论文链接:https://arxiv.org/pdf/1812.03337.pdf
机器学习依赖于大量数据的可用性来进行训练。然而,实际上,大多数数据分散在不同的组织中,并且在许多法律和实际限制下很难聚合。在本文中,我们引入了一种新技术和框架,称为联邦迁移学习(FTL),以改进数据联合下的统计模型。联盟允许在不损害用户隐私的情况下共享知识,并且允许在网络中传送互补知识。因此,目标域方可以通过利用源域方的丰富标签来构建更灵活,更强大的模型。还提出了一种安全传输交叉验证方法来保护联邦下的FTL性能。该框架需要对现有模型结构进行少量的修改,并提供与非隐私保护方法相同的准确度。该框架非常灵活,可以有效地适应各种安全的多方机器学习任务。
□背景:
☆Recent Artificial Intelligence (AI) achievements have been depending on the availability of massive amount of labeled data.
☆AlphaGo (Silver et al. 2016) uses 30 millions of moves from 160,000 actual games.The ImageNet dataset (Deng et al. 2009) has over 14 million images.
□困难:
However,across various industries, more fields of application have only small or poor quality data.

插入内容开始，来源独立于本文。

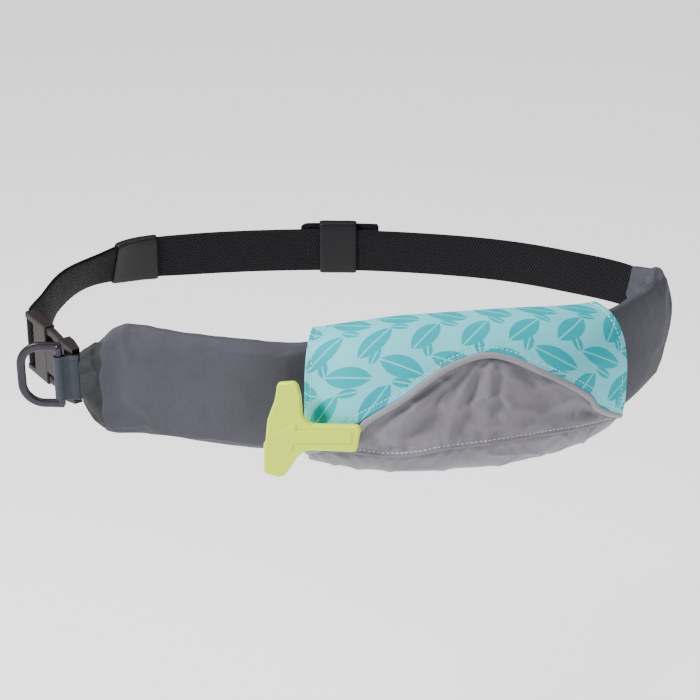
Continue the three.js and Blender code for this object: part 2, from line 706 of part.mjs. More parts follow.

Labeling data is very expensive, especially in fields which require human expertise and domain knowledge. In addition, data needed for a specific task may not be kept in one place. Many organizations may only have unlabeled data, and some other organizations may have very limited amount of labels. It has been increasingly difficult for organizations to combine their data too.

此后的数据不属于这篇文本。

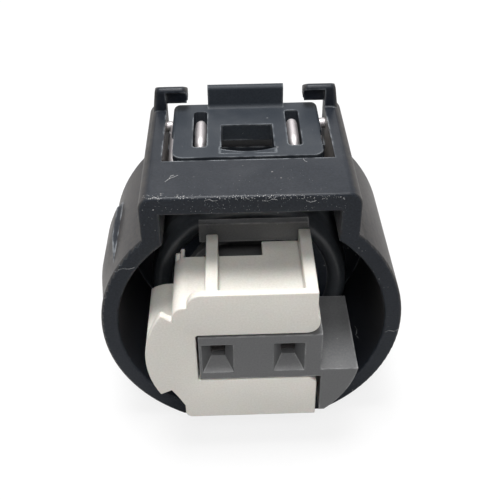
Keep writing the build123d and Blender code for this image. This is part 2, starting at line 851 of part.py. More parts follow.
# Wire spring: ends in the cheeks, legs beside and under the lever, two saddles up through its slots
with BuildPart() as locking_spring:
    low = lever_underside - wire_under_gap - wire_radius
    high = lever_top - wire_saddle
    front = lever_front + wire_front
    rear = lever_front + wire_rear
    end_x = pocket_half_width + pivot_hole_depth - wire_end_gap
    slot_line = slot_x - wire_shift
    side_x = lever_body_half + wire_side_gap + wire_radius
    tuck_x = side_x - wire_tuck
    with BuildLine() as route:
        FilletPolyline(
            (-end_x, pivot_y, pivot_z),
            (-side_x, pivot_y, pivot_z),
            (-side_x, front, low),
            (-slot_line - wire_splay, front, low),
            (-slot_line, front + wire_ramp, high),
            (-slot_line, rear - wire_dive, high),
            (-slot_line, rear, low),
            (slot_line, rear, low),
            (slot_line, rear - wire_dive, high),
            (slot_line, front + wire_ramp, high),
            (slot_line + wire_splay, front, low),
            (tuck_x, front, low),
            (tuck_x, front + wire_tuck_front, low),
            (side_x, front + wire_tuck_back, low),
            (side_x, pivot_y, pivot_z),
            (end_x, pivot_y, pivot_z),
            radius=[
                wire_anchor_bend, wire_bend, wire_bend, wire_rise_bend, wire_rise_bend, wire_bend,
                wire_bend, wire_rise_bend, wire_rise_bend, wire_bend, wire_bend, wire_rise_bend,
                wire_rise_bend, wire_anchor_bend,
            ],
        )
    with BuildSketch(Plane(origin=route.line @ 0, z_dir=route.line % 0)):
        Circle(wire_radius)
    sweep()
export(locking_spring, "locking_spring")
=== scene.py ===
"""Looks of the sealed automotive connector: rounded moulded edges, plastics, wire, dust and studio."""
import math
import random

import bmesh
import bpy
from mathutils import Matrix, Vector
from mathutils.bvhtree import BVHTree


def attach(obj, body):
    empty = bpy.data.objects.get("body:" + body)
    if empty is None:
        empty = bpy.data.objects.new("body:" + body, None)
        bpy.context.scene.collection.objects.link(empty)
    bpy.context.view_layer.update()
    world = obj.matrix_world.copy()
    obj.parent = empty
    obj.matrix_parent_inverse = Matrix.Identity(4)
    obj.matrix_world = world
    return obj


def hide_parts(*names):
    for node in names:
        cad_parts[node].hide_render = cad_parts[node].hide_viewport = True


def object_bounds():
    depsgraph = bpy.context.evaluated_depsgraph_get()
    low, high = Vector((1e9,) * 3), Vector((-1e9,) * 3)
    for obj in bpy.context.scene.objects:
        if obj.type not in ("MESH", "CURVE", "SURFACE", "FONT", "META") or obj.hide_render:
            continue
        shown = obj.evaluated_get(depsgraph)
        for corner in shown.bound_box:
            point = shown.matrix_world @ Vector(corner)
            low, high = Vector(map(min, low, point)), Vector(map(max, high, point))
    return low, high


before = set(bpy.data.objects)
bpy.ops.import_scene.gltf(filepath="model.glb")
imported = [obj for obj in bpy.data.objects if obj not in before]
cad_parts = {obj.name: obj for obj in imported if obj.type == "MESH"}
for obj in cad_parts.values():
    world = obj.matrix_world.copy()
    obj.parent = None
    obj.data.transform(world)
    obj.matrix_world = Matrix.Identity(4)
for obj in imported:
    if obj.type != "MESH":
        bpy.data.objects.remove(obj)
CAD_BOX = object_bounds()
MM = 0.001
scene = bpy.context.scene

PICTURE = 500
FOCAL_LENGTH = 803.718
LENS_AT = Vector((-1.00, -39.46, 40.81)) * MM
SENSOR_WIDTH = 36


def lens_axes():
    """Right, up and ahead of the photograph's lens."""
    yaw, pitch, roll = math.radians(1.244), math.radians(38.226), math.radians(-0.774)
    ahead = Vector((math.sin(yaw) * math.cos(pitch), math.cos(yaw) * math.cos(pitch), -math.sin(pitch)))
    level = Vector((math.cos(yaw), -math.sin(yaw), 0))
    upright = level.cross(ahead)
    right = math.cos(roll) * level + math.sin(roll) * upright
    up = -math.sin(roll) * level + math.cos(roll) * upright
    return right, up, ahead


LENS_RIGHT, LENS_UP, LENS_AHEAD = lens_axes()


def look_through_the_photographs_lens():
    """Camera at the photograph's place and angle."""
    data = bpy.data.cameras.new("camera")
    data.sensor_width = SENSOR_WIDTH
    data.lens = FOCAL_LENGTH * data.sensor_width / PICTURE
    data.clip_start = 2 * MM
    camera = bpy.data.objects.new("camera", data)
    scene.collection.objects.link(camera)
    rotation = Matrix((LENS_RIGHT, LENS_UP, -LENS_AHEAD)).transposed()
    camera.matrix_world = Matrix.Translation(LENS_AT) @ rotation.to_4x4()
    scene.camera = camera


def new_group(name, inputs, outputs):
    """Shader node group with named number sockets; returns the group and its input and output nodes."""
    group = bpy.data.node_groups.new(name, "ShaderNodeTree")
    for label, default in inputs.items():
        socket = group.interface.new_socket(label, in_out="INPUT", socket_type="NodeSocketFloat")
        socket.default_value = default
    for label in outputs:
        group.interface.new_socket(label, in_out="OUTPUT", socket_type="NodeSocketFloat")
    return group, group.nodes.new("NodeGroupInput"), group.nodes.new("NodeGroupOutput")


def add(tree, kind, sockets=None, **settings):
    """Node of a kind, with settings, and each named or numbered socket set or linked."""
    node = tree.nodes.new(kind)
    for key, value in settings.items():
        setattr(node, key, value)
    for key, value in (sockets or {}).items():
        if isinstance(value, bpy.types.NodeSocket):
            tree.links.new(value, node.inputs[key])
        else:
            node.inputs[key].default_value = value
    return node


def maths(tree, operation, a, b=0.0, clamp=False):
    """Result of one sum on two values."""
    return add(tree, "ShaderNodeMath", {0: a, 1: b}, operation=operation, use_clamp=clamp).outputs[0]


def ramp(tree, value, low, high):
    """Value turned into 0 to 1 between two limits, eased at both ends."""
    node = add(tree, "ShaderNodeMapRange", {"Value": value, "From Min": low, "From Max": high},
               interpolation_type="SMOOTHSTEP")
    return node.outputs["Result"]


def noise(tree, place, scale, detail, roughness=0.5):
    """Soft random pattern; scale is its repeats in a metre."""
    sockets = {"Vector": place, "Scale": scale, "Detail": detail, "Roughness": roughness}
    return add(tree, "ShaderNodeTexNoise", sockets).outputs["Fac"]


def object_place(tree):
    """Place on the piece, in its own coordinates."""
    return add(tree, "ShaderNodeTexCoord").outputs["Object"]


def surface_normal(tree):
    """Direction that the surface faces."""
    return add(tree, "ShaderNodeNewGeometry").outputs["Normal"]


def vector_maths(tree, operation, output, *vectors):
    """One output of one sum on vectors."""
    return add(tree, "ShaderNodeVectorMath", dict(enumerate(vectors)), operation=operation).outputs[output]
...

在各个行业中,更多的应用领域仅有较少或质量差的数据。给数据打标签非常昂贵,特别是在需要人类专业知识和领域知识的领域。此外,特定任务所需的数据不能保存在一个地方。许多组织可能只有未标注的数据,而其他一些组织的标签数量可能非常有限。 组织也越来越难以将其数据结合起来。
□应对:
①
Google first introduced a federated learning (FL) system (McMahan et al. 2016) in which a global machine learning model is updated by a federation of distributed participants while keeping their data locally.
△不足:
These existing approaches are only applicable to either common features or common samples under a federation.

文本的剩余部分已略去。